There are women on the PAH site that have been married to porn addicts for 20+ years. Over time, they may
have been told that all men look at porn and they are just being oversensitive.  They have lived in this dead  
end reality for decades.  When they land on the PAH site and hear the voices of other women struggling with
porn addiction, what changes for them? Everything. Absolutely everything. They receive affirmation of their
pain. They find companionship and empathy. They discover they have choices and options even when facing a
partner resisting addiction therapy. 
Their reality changes because their perception of themselves and the
problem they are facing has changed in their minds.

You are in a tough spot. Communication on the topic of your loved one's porn addiction may be non-existent
or strained at best. Our minds are designed to try to make sense of the world around us. If there is a gap in data, our minds tend to fill in the blank spots until we have a reasonable explanation for why something is occurring. We get into trouble when do not stop to question these blank areas that we have filled in for ourselves, our perceptions. More often than not, they are wrong.

Let's look at one example how a girlfriend or wife can perceive her partner's porn use:


SEE - There is he, again.
FEEL - Rejected and unloved. Your feelings are never wrong, they are just and valid.
PERCEIVE - You rationalize that you must be unattractive and boring to your partner, otherwise he wouldn't be tempted to look.
SPIRAL - These thoughts over time cement themselves in your head as factual. You begin to believe that you are broken and undesirable.
ACT OUT - Because you are taking the weight of his issue on your shoulders, you may begin cope in inappropriate ways, in this case emotionally withdrawing.

This is her PERCEPTION, which then becomes her REALITY. When she chooses not to dig into the problem in their relationship, she does nothing. 
When you do nothing, you play the victim. And the painful cycle continues.

How could her partner be perceiving his porn use?:
Welcome

SEE - There she is again.

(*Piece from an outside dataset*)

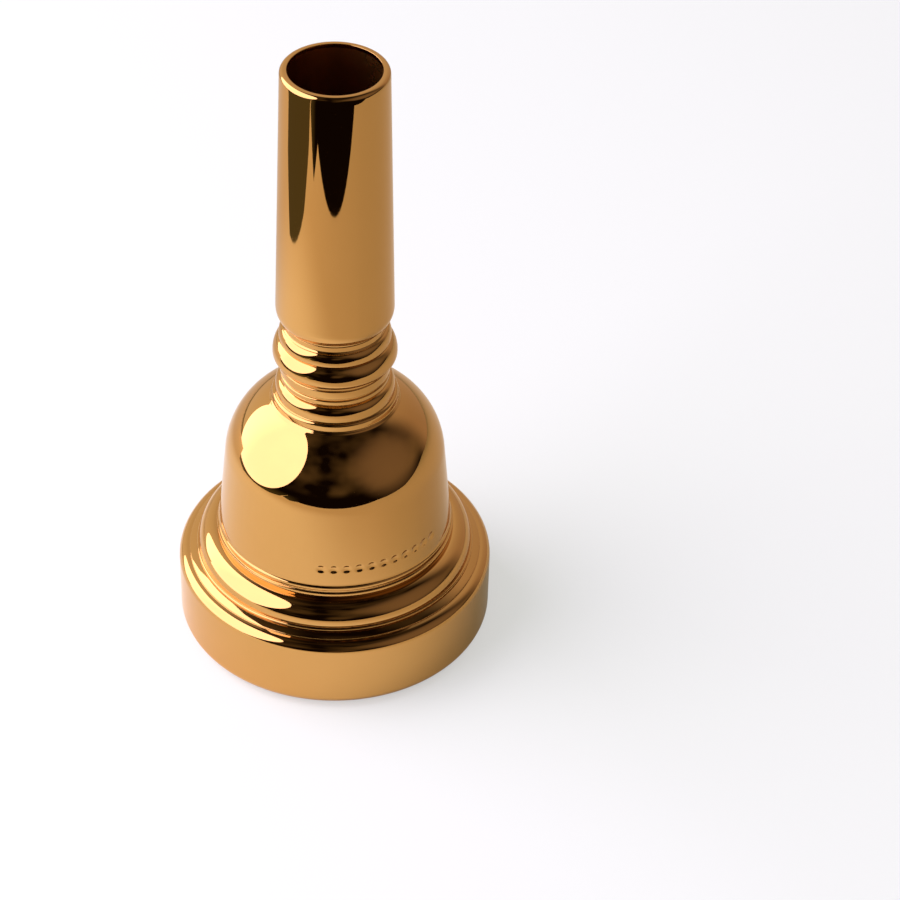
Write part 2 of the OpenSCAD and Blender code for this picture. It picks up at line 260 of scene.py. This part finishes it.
def lathe_tree():
    """Turns a section about Z. A pitch makes it climb as a thread; balls punch a row of marks."""
    tree = bpy.data.node_groups.new("lathe", "GeometryNodeTree")
    given = tree_inputs(tree, {
        "Section": "NodeSocketGeometry", "Steps": 240, "Turns": 1.0, "Pitch": 0.0, "Fade": 0.0,
        "Fine Start": 0.0, "Fine End": 180.0, "Fine Share": 0.5, "Inside Row": 100000,
        "Marks": 0, "Mark Height": 0.0, "Mark Start": 0.0, "Mark Pitch": 6.0, "Mark Depth": 0.0,
        "Mark Ball": 0.002, "Outside Finish": "NodeSocketMaterial",
        "Inside Finish": "NodeSocketMaterial"}).outputs

    def sum_of(kind, a, b=None, c=None):
        wanted = {k: v for k, v in enumerate((a, b, c)) if v is not None}
        return add(tree, "ShaderNodeMath", wanted, operation=kind).outputs[0]

    size = add(tree, "GeometryNodeAttributeDomainSize", {"Geometry": given["Section"]})
    rows = size.outputs["Point Count"]
    grid = add(tree, "GeometryNodeMeshGrid", {"Vertices X": sum_of("ADD", given["Steps"], 1.0),
                                              "Vertices Y": rows})
    index = add(tree, "GeometryNodeInputIndex").outputs[0]
    row = sum_of("FLOORED_MODULO", index, rows)
    along = sum_of("DIVIDE", sum_of("FLOOR", sum_of("DIVIDE", sum_of("ADD", index, 0.5), rows)),
                   given["Steps"])
    place = add(tree, "GeometryNodeInputPosition").outputs[0]
    sample = add(tree, "GeometryNodeSampleIndex", {"Geometry": given["Section"], "Value": place,
                                                   "Index": row}, data_type="FLOAT_VECTOR")
    point = add(tree, "ShaderNodeSeparateXYZ", {0: sample.outputs[0]}).outputs
    # the turn is divided finely between the two fine angles and coarsely over the rest
    fine = add(tree, "ShaderNodeMapRange", {"Value": along, "From Max": given["Fine Share"],
                                            "To Min": given["Fine Start"], "To Max": given["Fine End"]})
    rest_of_turn = sum_of("SUBTRACT", sum_of("ADD", given["Fine Start"],
                                             sum_of("MULTIPLY", given["Turns"], 360.0)), given["Fine End"])
    coarse = add(tree, "ShaderNodeMapRange", {"Value": along, "From Min": given["Fine Share"],
                                              "To Max": rest_of_turn})
    degrees = sum_of("ADD", fine.outputs[0], coarse.outputs[0])
    angle = sum_of("RADIANS", degrees)
    climb = sum_of("MULTIPLY", given["Pitch"], sum_of("DIVIDE", degrees, 360.0))
    # both ends of a thread fade to nothing
    end_near = sum_of("MINIMUM", along, sum_of("SUBTRACT", 1.0, along))
    fade = sum_of("MINIMUM", 1.0, sum_of("DIVIDE", end_near, sum_of("MAXIMUM", given["Fade"], 1e-6)))
    fade = sum_of("MAXIMUM", fade, sum_of("LESS_THAN", given["Fade"], 1e-6))
    # distance to the nearest mark, over the surface
    first, pitch = given["Mark Start"], given["Mark Pitch"]
    nearest = sum_of("ROUND", sum_of("DIVIDE", sum_of("SUBTRACT", degrees, first), pitch))
    last = sum_of("SUBTRACT", given["Marks"], 1.0)
    nearest = sum_of("MINIMUM", sum_of("MAXIMUM", nearest, 0.0), sum_of("MAXIMUM", last, 0.0))
    off = sum_of("SUBTRACT", degrees, sum_of("MULTIPLY_ADD", nearest, pitch, first))
    across = sum_of("MULTIPLY", sum_of("RADIANS", off), point["X"])
    upward = sum_of("SUBTRACT", point["Z"], given["Mark Height"])
    apart = sum_of("ADD", sum_of("POWER", across, 2.0), sum_of("POWER", upward, 2.0))
    ball = sum_of("MULTIPLY", given["Mark Ball"], 0.5)
    reach = sum_of("SQRT", sum_of("MAXIMUM", sum_of("SUBTRACT", sum_of("POWER", ball, 2.0), apart), 0.0))
    dent = sum_of("SUBTRACT", reach, sum_of("SUBTRACT", ball, given["Mark Depth"]))
    dent = sum_of("MAXIMUM", dent, 0.0)
    punched = sum_of("MULTIPLY", sum_of("LESS_THAN", row, given["Inside Row"]),
                     sum_of("GREATER_THAN", given["Marks"], 0.5))
    radius = sum_of("SUBTRACT", point["X"], sum_of("MULTIPLY", dent, punched))
    # Y of a section point is the radius that a faded thread shrinks to
    radius = sum_of("ADD", sum_of("MULTIPLY", sum_of("SUBTRACT", radius, point["Y"]), fade), point["Y"])
    rise = sum_of("ADD", sum_of("MULTIPLY", point["Z"], fade), climb)
    moved = add(tree, "ShaderNodeCombineXYZ", {
        "X": sum_of("MULTIPLY", radius, sum_of("COSINE", angle)),
        "Y": sum_of("MULTIPLY", radius, sum_of("SINE", angle)), "Z": rise}).outputs[0]
    turned = add(tree, "GeometryNodeSetPosition", {"Geometry": grid.outputs["Mesh"], "Position": moved})
    # a face's index counts one row fewer than a point's
    face_row = sum_of("FLOORED_MODULO", index, sum_of("SUBTRACT", rows, 1.0))
    marked = add(tree, "GeometryNodeStoreNamedAttribute", {
        "Geometry": turned.outputs[0], "Name": "row", "Value": face_row}, data_type="FLOAT", domain="FACE")
    joined = add(tree, "GeometryNodeMergeByDistance", {"Geometry": marked.outputs[0], "Distance": 2e-7})
    smooth = add(tree, "GeometryNodeSetShadeSmooth", {"Geometry": joined.outputs[0]})
    real = add(tree, "GeometryNodeRealizeInstances", {"Geometry": smooth.outputs[0]})
    outer = add(tree, "GeometryNodeSetMaterial", {"Geometry": real.outputs[0],
                                                  "Material": given["Outside Finish"]})
    stored = add(tree, "GeometryNodeInputNamedAttribute", {"Name": "row"}, data_type="FLOAT")
    inward = sum_of("GREATER_THAN", stored.outputs[0], given["Inside Row"])
    inner = add(tree, "GeometryNodeSetMaterial", {"Geometry": outer.outputs[0], "Selection": inward,
                                                  "Material": given["Inside Finish"]})
    add(tree, "NodeGroupOutput", {"Geometry": inner.outputs[0]})
    return tree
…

She won't talk to me. She seems so cold.
FEEL - Anxiety and loneliness. I don't know what is happening in our relationship. It seems we
are co-existing more than anything and it makes me nervous. When is the other shoe going to
drop?
PERCEPTION - She never says anything to me. Maybe she is OK with me using porn. Maybe she
doesn't care about me or love me anymore. I wish I had someone that cared.
SPIRAL - These thoughts over time cement themselves in his head as factual. At least the porn
ladies won't reject me.
ACT OUT - He logs on to get a brief adrenaline rush and ego boost.

And the cycle continues.....

PAH challenges you to wear a perception filter for a week or so. Question everything that you
normally take for granted.
 I mean everything. When you see the computer in front of you, ask
yourself if it is really a computer. Some of your perceptions will be true. Yes it is a computer.
Other perceptions will be false. If they are false, or if you are uncertain, then you need to ask
for your partner's input. If you would like, share some of your epiphany moments under
the Change Your Perception and Change Your Reality thread in the What's Helping You Heal
forum on the PAH Discussion Board.

In the above example the woman perceives her beauty, or lack thereof, to be the catalyst for
her partner's porn use. In reality, it is the man's feelings of loneliness and uncertainty about
the relationship that cause him to act out. If they were able to openly communicate their
feelings and triggers to each other, they could be one step closer to stopping this cycle of
miscommunication mixed in with porn use.

As you begin this process of questioning perceptions in your outer world, please keep an open mind. You may have asked your partner before and dismissed his explanations. Be open to his answers. If he tells you his porn use has nothing to do with you or your relationship, then perhaps it doesn't. Maybe he is trying to fill an open, hurting space inside of him. There are many, many reasons why someone turns to porn. It could be stress 
reduction. It could be modeling behavior of co-workers or looking into sites that are spoken of around the water cooler. It could be boredom. It could be a long-standing habit that started in his early teens. None of these explanations excuse his poor choices. What you need to take away from this exercise is an understanding that his past actions and the rationale for them may be very, very different from your perceptions.

If you don't actively work on identifying and correcting faulty perceptions, you may be letting others create perceptions (and by default your reality) for you. That is a very lonely place to be.